» **Task directions**: Lines after the one containing "pores = spread(tree, noise_of(tree, even, chip" are to be omitted; print exactly each line from the start of the records up to and including it.

» **Material supplied**:
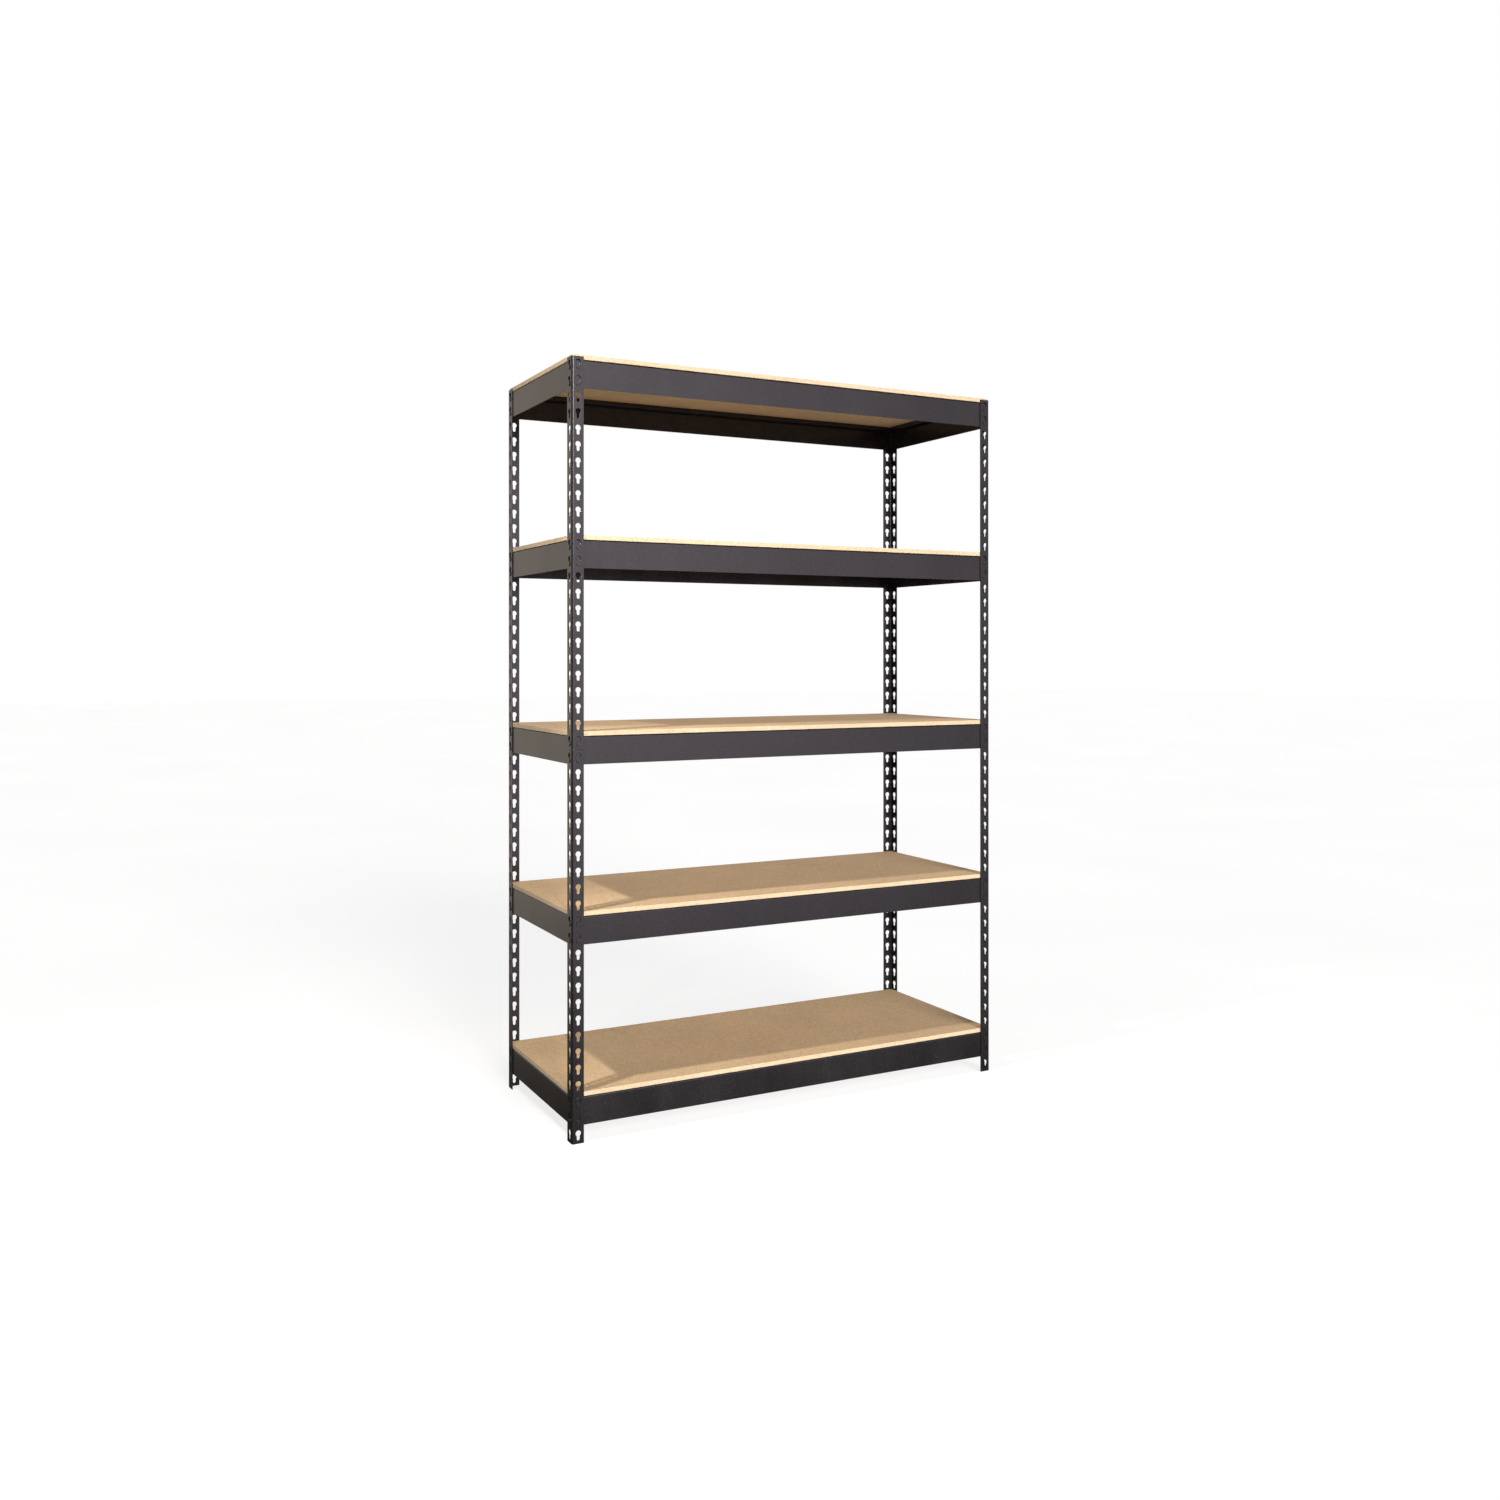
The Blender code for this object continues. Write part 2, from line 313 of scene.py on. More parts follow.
def particle_board(name, finish):
    """Pressed wood chips in resin: flat chips of many shades, fine dust between them and a few open pores."""
    material, tree, shader = new_material(name)
    chip, ground, dark, pale = (finish[key] for key in ("chip", "ground", "dark", "pale"))
    even = object_place(tree)
    wavy = wavy_place(tree, even, chip)
    chips = cells_of(tree, wavy, chip)
    slivers = cells_of(tree, wavy, chip * 0.38)
    flour = noise_of(tree, even, chip * 0.16, detail=3.0, roughness=0.65)
    drift = noise_of(tree, even, 0.16, detail=3.0)
    pores = spread(tree, noise_of(tree, even, chip * 0.55, detail=1.0), 0.70, 0.78)

    big = ramp(tree, chips["Red"], ((0.0, dark), (0.22, ground), (0.75, ground), (1.0, pale)))
    small = ramp(tree, slivers["Green"], ((0.0, dark), (0.12, ground), (0.8, ground), (1.0, pale)))
    colour = blend_colours(tree, 0.5, big, small)
    fine = ramp(tree, flour, ((0.25, (0.78, 0.76, 0.74)), (0.6, (1.0, 1.0, 1.0)), (0.8, (1.08, 1.06, 1.03))))
    colour = blend_colours(tree, 1.0, colour, fine, kind="MULTIPLY")
    wide = ramp(tree, drift, ((0.3, (0.93, 0.92, 0.90)), (0.7, (1.04, 1.03, 1.02))))
    colour = blend_colours(tree, 1.0, colour, wide, kind="MULTIPLY")
    colour = blend_colours(tree, spread(tree, pores, 0.0, 1.0, 0.0, 0.7), colour, finish["pore"])
    tree.links.new(colour, shader.inputs["Base Color"])
    tree.links.new(spread(tree, flour, 0.3, 0.8, 0.86, 0.72), shader.inputs["Roughness"])
    height = sum_of(tree, (slivers["Blue"], 0.25), (flour, 0.45), (chips["Blue"], 0.2), (pores, -0.5))
    raise_surface(tree, shader, height, finish["relief"])
    return material


def studio_floor():
    """Pale to look at, but it sends little light back up under the shelves."""
    material, tree, shader = new_material("studio_floor")
    dark, pale = FLOOR_GREYS
    patches = noise_of(tree, object_place(tree), FLOOR_PATCH)
    shade = ramp(tree, patches, ((0.3, (dark, dark, dark)), (0.7, (pale, pale, pale))))
    tree.links.new(shade, shader.inputs["Base Color"])
    shader.inputs["Emission Color"].default_value = (1.0, 1.0, 1.0, 1.0)
    shader.inputs["Emission Strength"].default_value = FLOOR_GLOW
    shader.inputs["Roughness"].default_value = 0.9
    shader.inputs["Specular IOR Level"].default_value = 0.1
    dull = tree.nodes.new("ShaderNodeEmission")
    dull.inputs["Strength"].default_value = FLOOR_BOUNCE
    seen_and_sent(tree, shader.outputs["BSDF"], dull.outputs["Emission"], tree.nodes["Material Output"])
    return material


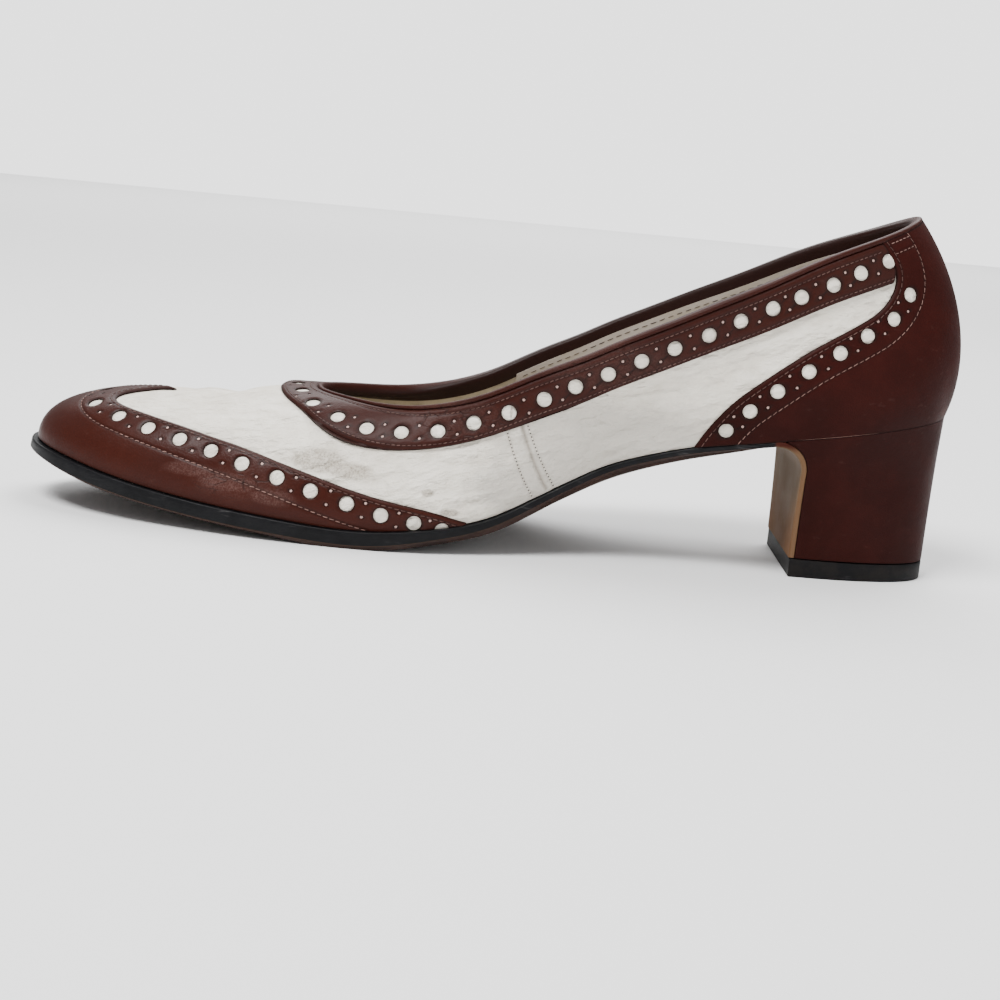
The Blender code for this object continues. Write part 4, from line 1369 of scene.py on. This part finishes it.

» **Correct response**:
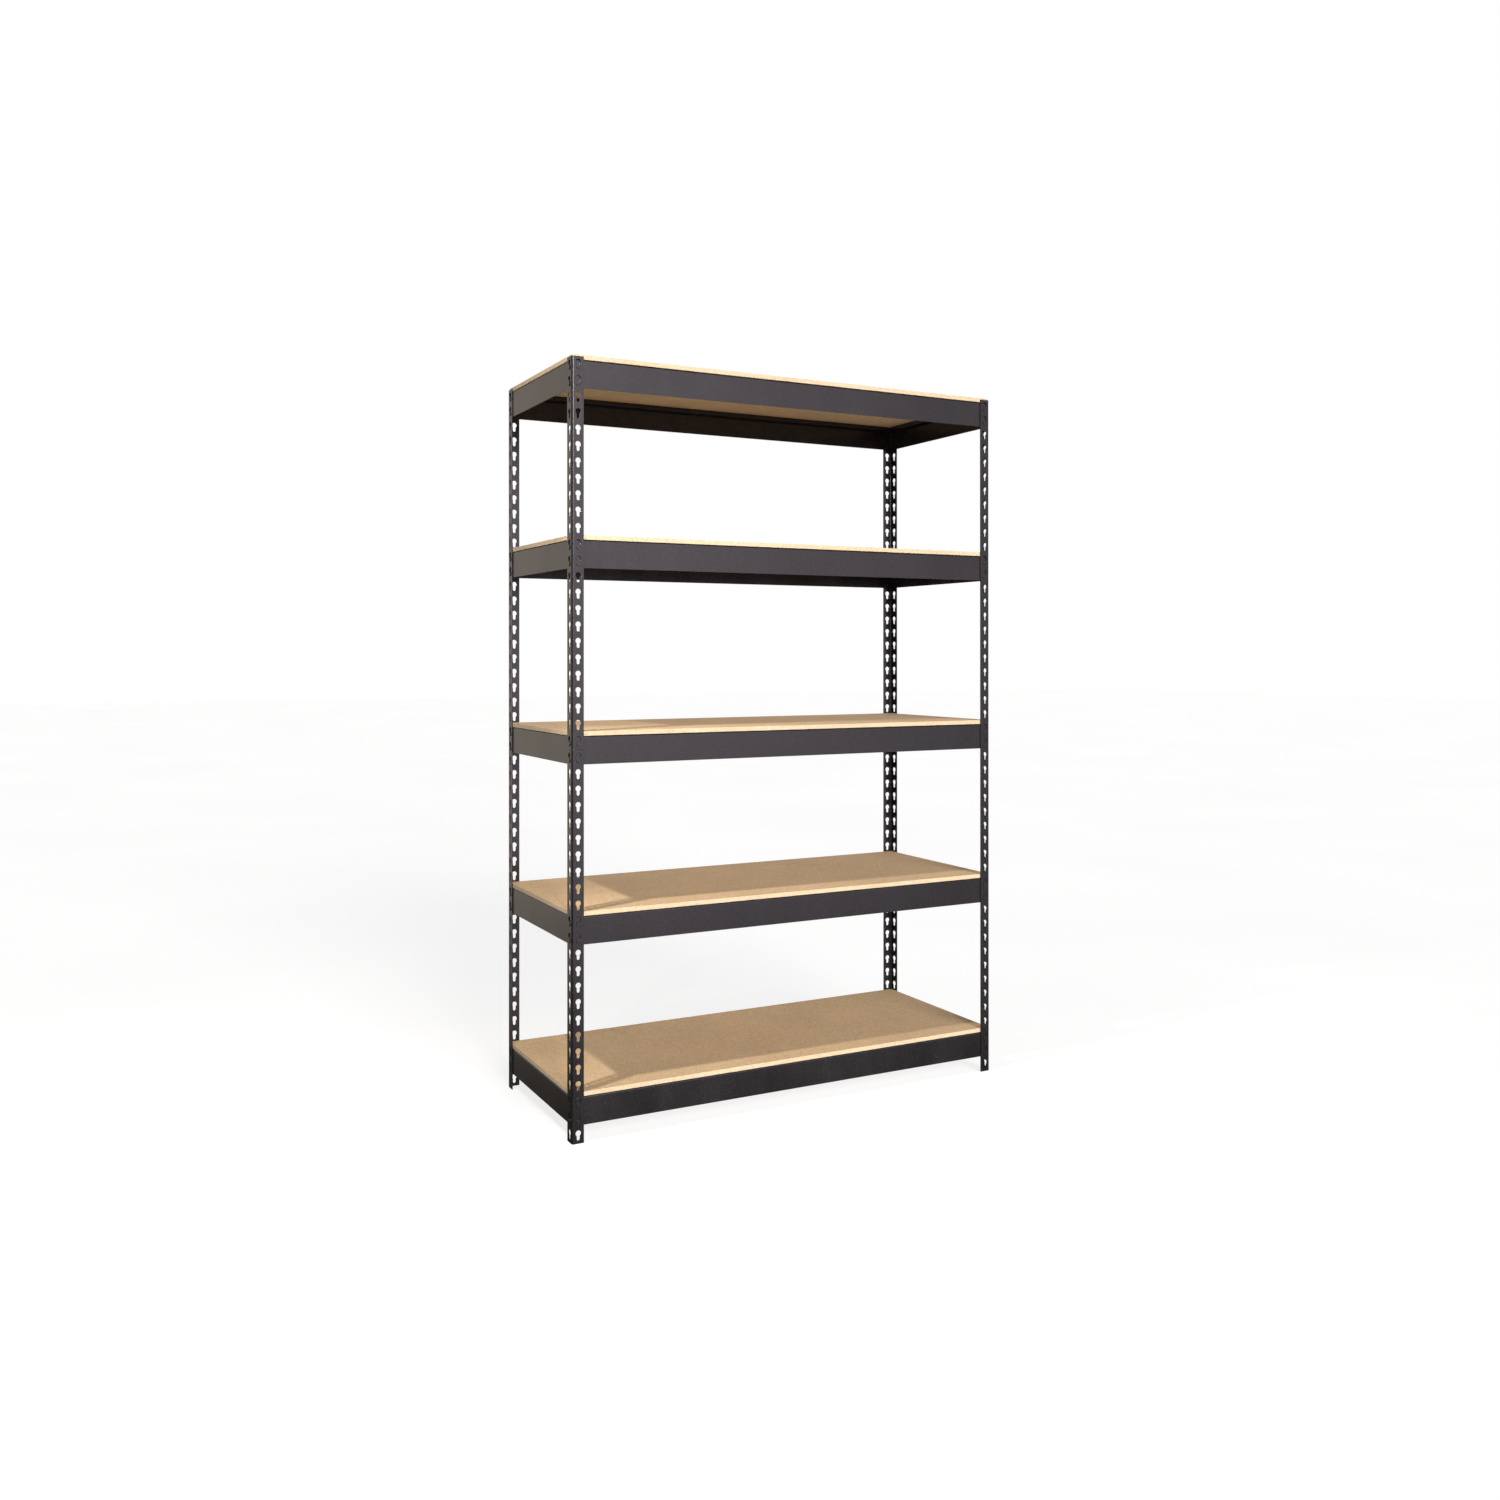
The Blender code for this object continues. Write part 2, from line 313 of scene.py on. More parts follow.
def particle_board(name, finish):
    """Pressed wood chips in resin: flat chips of many shades, fine dust between them and a few open pores."""
    material, tree, shader = new_material(name)
    chip, ground, dark, pale = (finish[key] for key in ("chip", "ground", "dark", "pale"))
    even = object_place(tree)
    wavy = wavy_place(tree, even, chip)
    chips = cells_of(tree, wavy, chip)
    slivers = cells_of(tree, wavy, chip * 0.38)
    flour = noise_of(tree, even, chip * 0.16, detail=3.0, roughness=0.65)
    drift = noise_of(tree, even, 0.16, detail=3.0)
    pores = spread(tree, noise_of(tree, even, chip * 0.55, detail=1.0), 0.70, 0.78)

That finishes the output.